4 thoughts on “Jay and Return On Investment from Research Funding”

  1. John says:

    “you cannot guess where the important discoveries come from and they might not all come from the same guy.”

    I don’t think we’re in disagreement, here. This was the point I was making in using the Fourier Transform as an example. The long tail is going to give some good results. But it’s also going to give a lot of crap. As I said in the previous post to this one, 90% of what is outside the box, is outside because it’s junk. And I do not see our scientific leadership taking on the difficult task of prioritizing projects. A low priority doesn’t mean zero funding, however, it just means that we don’t want to funnel a lot of resources (and hence create a lot of Ph.D.s) in those areas. That was the point of the questions in the last paragraph that I want the AAAS to address: post-docs are at the prime of their sceintific powers, and they are basically indentured servants to established profs. Should we switch some funding priorities to younger profs? The AAAS does not want to ask those questions – it is controlled by the long-tenured.

    I think that we are coming at this problem from different angles because the mental models we have about funding are shaped by our fields. My advisor had over $2 million per year in grant monies. That’s probably quite exorbitant in CS and Math circles. Also a lot of the total US R&D budget is taken up in the nearly $30 billion NIH budget, a lot of which is chewed up by the cost of human testing. I’m not convinved that private industry should not take on some of that, but reasonable people can disagree. My advisor was on a couple of funding committees at various agencies, and I saw some of the stuff that crossed his desk. There is a lot of dreck out there.

  2. Right.

    I don’t think you can switch the funding away from post-docs into tenure track positions because those don’t depend on research funding alone.

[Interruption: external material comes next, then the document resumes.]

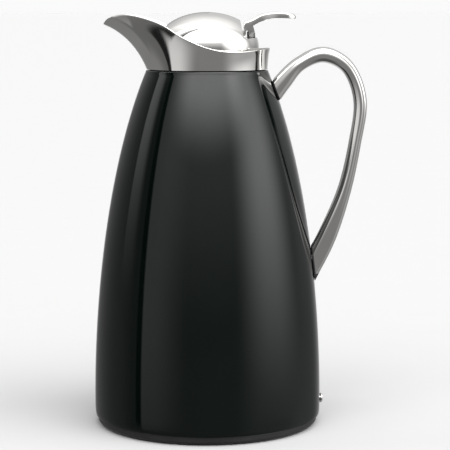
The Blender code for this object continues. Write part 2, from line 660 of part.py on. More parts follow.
def make_valve():
    lathe("valve_rod", [(0.0, 182.3), (ROD_R, 182.3), (ROD_R, ROD_TOP_Z), (0.0, ROD_TOP_Z)], 16,
          "steel", closed=False)
    disc = [(ROD_R + GAP, VALVE_DISC_Z), (VALVE_R, VALVE_DISC_Z), (VALVE_R, VALVE_DISC_Z + 1.4),
            (7.5, VALVE_DISC_TOP_Z), (ROD_R + GAP, VALVE_DISC_TOP_Z)]
    lathe("valve_disc", disc, SEGMENTS, "black_plastic")
    ring("valve_seal", 8.0, VALVE_R, SEAT_Z + GAP, VALVE_DISC_Z - GAP, SEGMENTS, "silicone")
    ring("valve_clip", ROD_R + 0.05, 3.4, VALVE_DISC_Z - 1.0, VALVE_DISC_Z - GAP, 16, "steel")
    cap = [(0.0, ROD_TOP_Z + 1.2), (4.0, ROD_TOP_Z + 0.8), (4.3, ROD_TOP_Z - 0.6), (4.3, 217.1),
           (ROD_R + 0.05, 217.1), (ROD_R + 0.05, ROD_TOP_Z + 0.05), (0.0, ROD_TOP_Z + 0.05)]
    lathe("valve_cap", cap[::-1], 20, "black_plastic", closed=False)
    low = VALVE_DISC_TOP_Z + GAP
    high = INSERT_Z - GAP
    stations = []
    sides = 5
    steps = SPRING_TURNS * 10
    climb = high - low - 2 * SPRING_WIRE
    for step in range(steps + 1):
        t = step / steps
        angle = math.tau * SPRING_TURNS * t
        out = Vector((math.cos(angle), math.sin(angle), 0.0))
        centre = SPRING_R * out + Vector((0.0, 0.0, low + SPRING_WIRE + climb * t))
        stations.append([centre + SPRING_WIRE * (math.cos(a) * out + math.sin(a) * Vector((0, 0, 1)))
                         for a in (math.tau * k / sides for k in range(sides))])
    sweep("valve_spring", stations, "steel")


def make_looks():
    LOOKS["dark_lacquer"] = material("dark_lacquer", (0.02, 0.025, 0.024), 0.12, 0.3)
    LOOKS["chrome"] = material("chrome", (0.86, 0.86, 0.85), 0.06, 1.0)
    LOOKS["steel"] = material("steel", (0.62, 0.62, 0.61), 0.3, 1.0)
    LOOKS["brass"] = material("brass", (0.75, 0.58, 0.28), 0.3, 1.0)
    LOOKS["silvered_glass"] = material("silvered_glass", (0.8, 0.81, 0.82), 0.08, 0.9)
    LOOKS["black_plastic"] = material("black_plastic", (0.02, 0.02, 0.02), 0.45, 0.0)
    LOOKS["rubber"] = material("rubber", (0.015, 0.015, 0.015), 0.7, 0.0)
    LOOKS["silicone"] = material("silicone", (0.08, 0.08, 0.08), 0.5, 0.0)
    LOOKS["hidden"] = material("cutter", (0.8, 0.2, 0.2), 0.5, 0.0)


def main():
    clear_scene()
    make_looks()
    make_shell()
    make_liner()
    make_neck()
    make_collar()
    make_handle()
    make_base()
    make_dome()
    make_lid()
    make_lever()
    make_valve()


main()
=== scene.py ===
"""Looks of a thermal carafe with a thumb-lever lid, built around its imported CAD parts.

Lengths are written in millimetres and scaled to metres where a mesh is made. The flask's axis
is +Z, the handle is at +X and the spout at -X.
"""

import json
import math

import bmesh
import bpy
from mathutils import Matrix, Vector

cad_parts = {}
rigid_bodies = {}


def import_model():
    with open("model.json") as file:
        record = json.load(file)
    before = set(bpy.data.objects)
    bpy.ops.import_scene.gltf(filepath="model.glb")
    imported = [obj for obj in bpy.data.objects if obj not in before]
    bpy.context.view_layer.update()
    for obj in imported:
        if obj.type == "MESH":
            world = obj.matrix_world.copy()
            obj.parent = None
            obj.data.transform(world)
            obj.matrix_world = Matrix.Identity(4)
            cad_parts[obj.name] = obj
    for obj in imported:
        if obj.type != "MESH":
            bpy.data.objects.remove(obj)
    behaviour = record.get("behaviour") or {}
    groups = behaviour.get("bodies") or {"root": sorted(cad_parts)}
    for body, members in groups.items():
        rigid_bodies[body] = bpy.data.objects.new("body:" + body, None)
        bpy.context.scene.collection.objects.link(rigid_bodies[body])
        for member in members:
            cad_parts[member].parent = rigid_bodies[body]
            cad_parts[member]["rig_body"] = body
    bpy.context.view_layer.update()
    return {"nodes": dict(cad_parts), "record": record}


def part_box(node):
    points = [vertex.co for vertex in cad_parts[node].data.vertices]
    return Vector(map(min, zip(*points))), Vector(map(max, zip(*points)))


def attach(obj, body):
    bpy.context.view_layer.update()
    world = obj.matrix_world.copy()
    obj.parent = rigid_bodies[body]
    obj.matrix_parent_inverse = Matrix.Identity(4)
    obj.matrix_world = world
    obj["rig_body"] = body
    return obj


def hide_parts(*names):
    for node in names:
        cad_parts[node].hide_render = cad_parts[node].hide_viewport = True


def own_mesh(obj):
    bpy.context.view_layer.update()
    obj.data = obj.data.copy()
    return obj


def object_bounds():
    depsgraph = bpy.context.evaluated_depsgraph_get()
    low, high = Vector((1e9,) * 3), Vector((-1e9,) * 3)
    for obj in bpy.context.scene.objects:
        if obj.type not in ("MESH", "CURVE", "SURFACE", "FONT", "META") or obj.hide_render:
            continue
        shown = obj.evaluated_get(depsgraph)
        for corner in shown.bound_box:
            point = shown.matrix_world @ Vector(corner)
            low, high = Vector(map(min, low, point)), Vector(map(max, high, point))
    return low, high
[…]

    The best strategy would be to reallocate the funding for students altogether so that you train fewer Ph.D.s, but possibly more M.Sc.s

    What I advocate is very simply: train fewer researchers, but fund them better.

  3. John says:

    Ah, yes. I think that we need to hire technicians at Universities to run experiments. Quit using Ph.D. students as hired hands. This turns the graduate experience into a pnzi scheme ,but the profs need warm bodies in the lab in order to keep those grant dollars flowing.

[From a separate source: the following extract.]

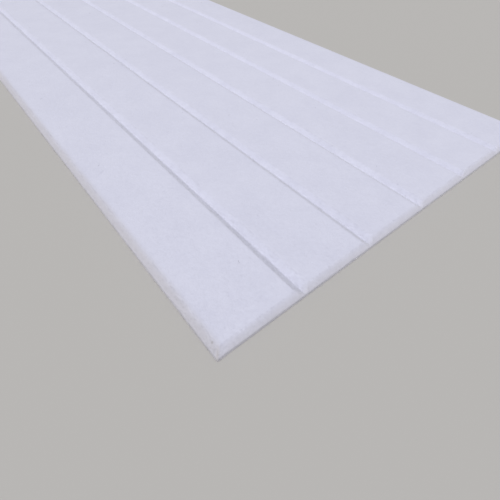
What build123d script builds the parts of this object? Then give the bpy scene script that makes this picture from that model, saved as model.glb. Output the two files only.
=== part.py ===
# Acoustic panel of needled polyester felt: one board whose face is cut into strips by wide, shallow
# V-grooves and framed by a bevel. The grooves run the whole length and come out through the bevel
# of each short end as notches. Two panels laid edge to edge close up to a deeper V.
# Millimetres. X runs along the board, Y across it, the back lies on Z = 0 and the grooved face
# looks up. The origin is the middle of the back.

import os

from build123d import *

# The board
length = 1200.0
width = 600.0
thickness = 12.0

# The bevel round the face, cut at 45 degrees, and the upright land left under it
bevel = 6.0
land = thickness - bevel

# The V-grooves
strip_count = 6
groove_width = 16.0
groove_depth = 5.0

# Felt never keeps a knife edge, so every arris is a little round
face_arris_radius = 4.0
foot_arris_radius = 1.5
back_arris_radius = 1.0
groove_shoulder_radius = 5.0
groove_root_radius = 1.0
end_arris_radius = 1.0

strip_pitch = width / strip_count
groove_half_width = groove_width / 2
level_tolerance = 0.001


def corners_at(sketch: BuildSketch, height: float) -> ShapeList[Vertex]:
    """Corners of a section that stand at one height above the back, from one end of it to the other."""
    lowest = height - level_tolerance
    highest = height + level_tolerance
    return sketch.vertices().filter_by_position(Axis.Y, lowest, highest).sort_by(Axis.X)


def bevelled_outline(sketch: BuildSketch, span: float) -> None:
    """Draw a board of one span in the sketch, with a bevel at both top corners and a soft foot to each."""
    Rectangle(span, thickness, align=(Align.CENTER, Align.MIN))
    chamfer(corners_at(sketch, thickness), length=bevel)
    fillet(corners_at(sketch, land), radius=foot_arris_radius)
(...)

    Make research assistant jobs permanent positions at living wages. Then figure out the rational number of Ph.D.s is. I still think that younger profs get the shaft, though.

  4. Younger profs have a hard time, and they’ll keep on having a hard time as long as we keep training too many Ph.D.s

    It is simply a market issue. If universities had a really hard time recruiting, say they got 5 candidates for each job instead of 150… then they would release the pressure on the young professors. The students would be better off too since instead of having professors who are freaked out by their next grant proposal, they might actually get rewarded for their teaching skills [in a less competitive market].